Dadurch erschöpft sich die Verteidigung Puschkins hier in der Feststellung, dass Puschkin kein Interesse an der “Lösung der jüdischen Frage” zeigte. Danke aber auch. Folgt man dieser (auch hierzulande häufigen) Logik, ist niemand ein Antisemit, der nicht wenigstens die Juden aktiv ermorden will.

Dass Puschkin in einem zitierten Text die Ermordung der Juden durch russische Soldaten völlig neutral erwähnt, als ein übliches Vorgehen, das keiner Wertung unterliegt, das zählt nach der Logik des Autors nicht als Antisemitismus.

Tatsächlich ist es ziemlich witzlos zu diskutieren, ob ein vor 185 Jahren verstorbener Autor vor Hass auf Juden brannte. Das ist heute unwichtig und lenkt lediglich ab. Viel wichtiger ist es, ob sein Werk antisemitisch ist und antisemitische Vorurteile befeuert. Und, falls ja, ob und in welcher Form dieses noch auf den Lehrplan gehört.

Der zeitliche Rahmen

Tatsächlich stellt der Autor eine Verachtung Puschkins gegenüber Juden fest, die sich auch auf sein literarisches Werk übertragen hat. Ein Problem sieht er darin nicht. Das begründet er, wie so oft, mit dem zeitlichen Rahmen.

Wenn Puschkin also die Juden mit Schimpfwörtern belegt, dann laut Autor nur deswegen, weil es zu seiner Zeit als “normal” galt. Und ohnehin wäre ihm nie im Leben eingefallen, dass ein Jude je seine Bücher lesen und beleidigt sein könnte.

Sollte diese Argumentation jemandem bekannt vorkommen: genau so wird auch der Rassismus alter Bücher entschuldigt. Weil, wer hätte sich denn damals vorstellen können, dass Schwarze bzw. Ureinwohner Amerikas bzw. Juden intellektuell in der Lage wären, Bücher zu lesen?

Ob gesellschaftlich üblich oder nicht, sollte das tatsächlich Puschkins Bild der Juden gewesen sein, dann war es ganz klar antisemitisch. Hinzu kommt, dass verletzte Gefühle hier das geringste Problem sind. Unabhängig von der Leserschaft sind literarische Werke, die ein antisemitisches Bild vermitteln, natürlich problematisch.

Von “guten” und von “schlechten” Juden

Dabei soll es Puschkin irgendwie entschuldigen, dass er kaum “gute” Juden gekannt hat. Juden, die etwas erreicht haben, gab es in Russland damals nicht.

Gesehen hat er also laut Artikel: Kneipenbesitzer, Kleinhändler, Handwerker, Pächter.
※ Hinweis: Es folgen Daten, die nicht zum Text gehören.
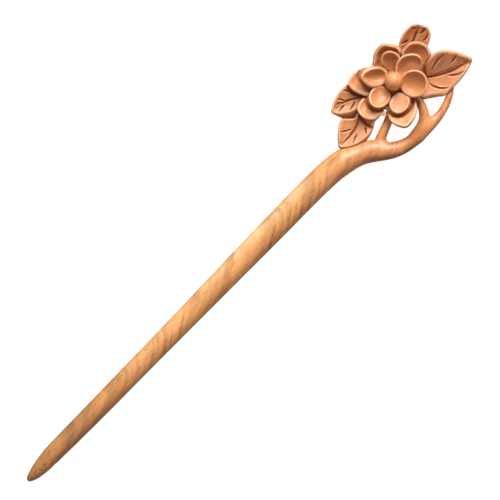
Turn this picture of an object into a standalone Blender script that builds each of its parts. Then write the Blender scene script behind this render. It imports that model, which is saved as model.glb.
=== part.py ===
"""Carved wooden hair pin: a tapered round shaft that curves into a branch with three twigs,
carrying a two-tiered flower with a ball centre and four leaves.

The pin lies on its back. +X runs along the shaft from the point to the flower, +Y is the side
the flower leans to, +Z is the carved face. The origin is at the centre of the length and width,
on the surface the pin lies on. Lengths below are in millimetres and are scaled once, at the end
of each builder, to Blender's metres.
"""

import math

import bmesh
import bpy
import numpy as np
from mathutils import Matrix, Vector

MM = 0.001

# Driving dimensions
GAP = 0.3  # clearance between a carved element and its neighbour
ROOM = 0.38  # swelling of a clearance cutter, which leaves at least the gap at its corners
FLOWER = Vector((68.8, 3.7))  # the flower's axis, seen from above
SHAFT_SIDES = 7  # bevel resolution of the shaft and branch
TWIG_SIDES = 3  # bevel resolution of the twigs
VEIN_SIDES = 1  # bevel resolution of the vein grooves
STEP_LONG = 6.0  # ring spacing along the straight shaft
STEP_SHORT = 1.6  # ring spacing where the stem bends or tapers
BEND_START = 12  # the stem point from which the leaves and petals stand over it

FLANGE_R, FLANGE_TOP = 5.2, 3.0  # the flower's foot, flat at the back
LOWER_NECK_R, LOWER_NECK_TOP = 3.3, 5.9  # what the lower petals grow from
UPPER_NECK_R, UPPER_NECK_TOP = 2.4, 8.0  # what the upper petals grow from
BOSS_R, BOSS_CENTRE_Z = 2.75, 8.75

PETAL_SIDES = 28
WIDEST_SECTOR = math.radians(116)  # what a petal may take up where its neighbours are far off
LEAF_SIDES = 40
GROOVE_R = 0.42  # a vein's cutter, whose middle runs over the leaf's face
GROOVE_LIFT = 0.3  # how far over it, as a share of the cutter's radius
GROOVE_TAPER = 0.6  # the cutter's size at a vein's last point, as a share of its full size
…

Somit stamme seine Verachtung vom sozialen Status dieser Menschen.

Nun wissen wir, wie es sich nennt, wenn jemand von schlechten Charaktereigenschaften einzelner auf das gesamte jüdische Volk schließt. Genau, das nennt sich Antisemitismus.

Nicht nur das. Ich will nicht behaupten, mich allzu gut mit Puschkins Werk auszukennen. Dennoch scheint es mir, dass ihm eine allgemeine Verachtung für das “gemeine Volk” fremd war. Aber Juden waren da anscheinend eine Ausnahme?

Wobei, Puschkin hat nicht alle Juden verachtet. Der Artikel nennt zwei Ausnahmen. Der Frauenheld Puschkin hatte wohl durchaus “Respekt” für jüdische Frauen. Und die Juden aus den biblischen Erzählungen waren auch in Ordnung. Ich lasse das einfach so stehen...

Schlussfolgerungen

Ich will wirklich nicht den gesamten Artikel auseinander nehmen. Dass die Verteidigung Puschkins derartige rhetorische Kniffe erfordert, zeigt sehr deutlich: es geht hier sehr wohl um Antisemitismus.

Das ist nicht das einzige Problem mit Puschkin. Seine Werke sind durchsetzt mit Abwertung nicht-russischer Völker. Sie rechtfertigen russische Eroberungen und sind damit Teil einer imperialistischer Ideologie.

Eigentlich Grund genug, um diesen Texten kritisch gegenüberzustehen. Und sich vielleicht zu fragen, ob es noch zeitgemäß ist, dass diese so viel Platz auf russischen Lehrplänen einnehmen.

Tatsächlich sieht man aber in Russland eine Glorifizierung Puschkins, die höchstens noch zunimmt. Seine Werke werden als Rechtfertigung der russischen Politik bemüht, Kritik an ihm ist unerwünscht.